◆ **RECORDED INFORMATION**:
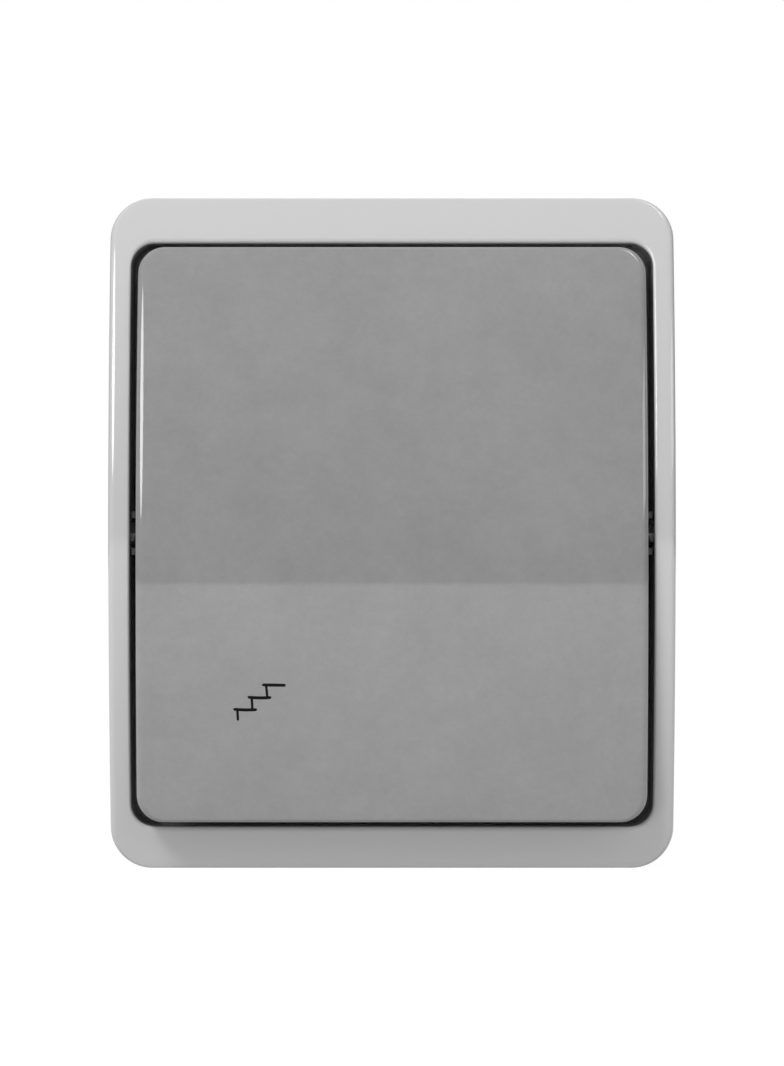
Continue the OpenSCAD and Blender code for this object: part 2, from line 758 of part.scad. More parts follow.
// Coil spring between the plunger's shoulder and the end of the cradle's bore.
module contact_spring() {
    sides = 6;
    per_turn = 14;
    z0 = shoulder_back + shoulder_t + wire_r + 0.05;
    z1 = tube_top - wire_r - 0.05;
    pitch = (z1 - z0) / spring_turns;
    n = spring_turns * per_turn;
    points = [for (i = [0:n]) each wire_ring(i / per_turn, z0, pitch, sides)];
    tube = [for (i = [0:n - 1], k = [0:sides - 1]) let (j = (k + 1) % sides)
        [i * sides + k, i * sides + j, (i + 1) * sides + j, (i + 1) * sides + k]];
    first = [for (k = [sides - 1:-1:0]) k];
    last = [for (k = [0:sides - 1]) n * sides + k];
    color(steel) on_wall() turned(-key_tilt, cradle_axis_d)
        polyhedron(points, concat(tube, [first], [last]), convexity = 10);
}

// Places a wing's own frame: y along the wing, z out of its face, 0 at the valley.
module on_wing(s) {
    translate([0, 0, fulcrum_d]) mirror([0, s < 0 ? 1 : 0, 0])
        translate([0, 0, valley_h]) rotate([blade_tilt, 0, 0]) children();
}

// The contact rocker: two wings and a socket over the round fulcrum.
module contact_rocker() {
    color(brass) on_wall() turned(blade_tilt, fulcrum_d) difference() {
        union() {
            for (s = [-1, 1]) on_wing(s) translate([-blade_x, -0.1, -brass_t])
                cube([2 * blade_x, wing_l + 0.1, brass_t]);
            block(2 * blade_x - 0.2, 2 * socket_y, fulcrum_d - socket_h, fulcrum_d + valley_h - 0.2);
        }
        cross_pin(fulcrum_r + 2 * fit, -body_w / 4, body_w / 4, fulcrum_d);
        for (s = [-1, 1]) on_wing(s) translate([-body_w / 4, -2, 0]) cube([body_w / 2, wing_l + 4, 3]);
    }
}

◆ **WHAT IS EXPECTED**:
Restate the whole listing exactly, leaving out nothing.

◆ **SOLUTION**:
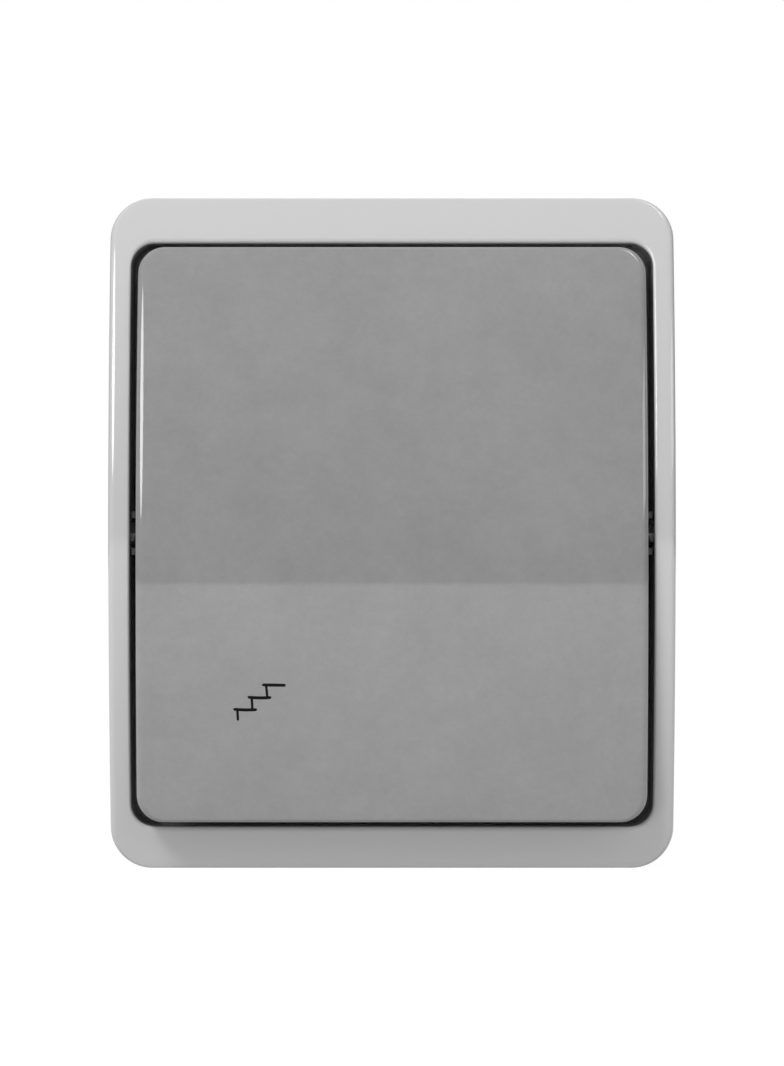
Continue the OpenSCAD and Blender code for this object: part 2, from line 758 of part.scad. More parts follow.
// Coil spring between the plunger's shoulder and the end of the cradle's bore.
module contact_spring() {
    sides = 6;
    per_turn = 14;
    z0 = shoulder_back + shoulder_t + wire_r + 0.05;
    z1 = tube_top - wire_r - 0.05;
    pitch = (z1 - z0) / spring_turns;
    n = spring_turns * per_turn;
    points = [for (i = [0:n]) each wire_ring(i / per_turn, z0, pitch, sides)];
    tube = [for (i = [0:n - 1], k = [0:sides - 1]) let (j = (k + 1) % sides)
        [i * sides + k, i * sides + j, (i + 1) * sides + j, (i + 1) * sides + k]];
    first = [for (k = [sides - 1:-1:0]) k];
    last = [for (k = [0:sides - 1]) n * sides + k];
    color(steel) on_wall() turned(-key_tilt, cradle_axis_d)
        polyhedron(points, concat(tube, [first], [last]), convexity = 10);
}

// Places a wing's own frame: y along the wing, z out of its face, 0 at the valley.
module on_wing(s) {
    translate([0, 0, fulcrum_d]) mirror([0, s < 0 ? 1 : 0, 0])
        translate([0, 0, valley_h]) rotate([blade_tilt, 0, 0]) children();
}

// The contact rocker: two wings and a socket over the round fulcrum.
module contact_rocker() {
    color(brass) on_wall() turned(blade_tilt, fulcrum_d) difference() {
        union() {
            for (s = [-1, 1]) on_wing(s) translate([-blade_x, -0.1, -brass_t])
                cube([2 * blade_x, wing_l + 0.1, brass_t]);
            block(2 * blade_x - 0.2, 2 * socket_y, fulcrum_d - socket_h, fulcrum_d + valley_h - 0.2);
        }
        cross_pin(fulcrum_r + 2 * fit, -body_w / 4, body_w / 4, fulcrum_d);
        for (s = [-1, 1]) on_wing(s) translate([-body_w / 4, -2, 0]) cube([body_w / 2, wing_l + 4, 3]);
    }
}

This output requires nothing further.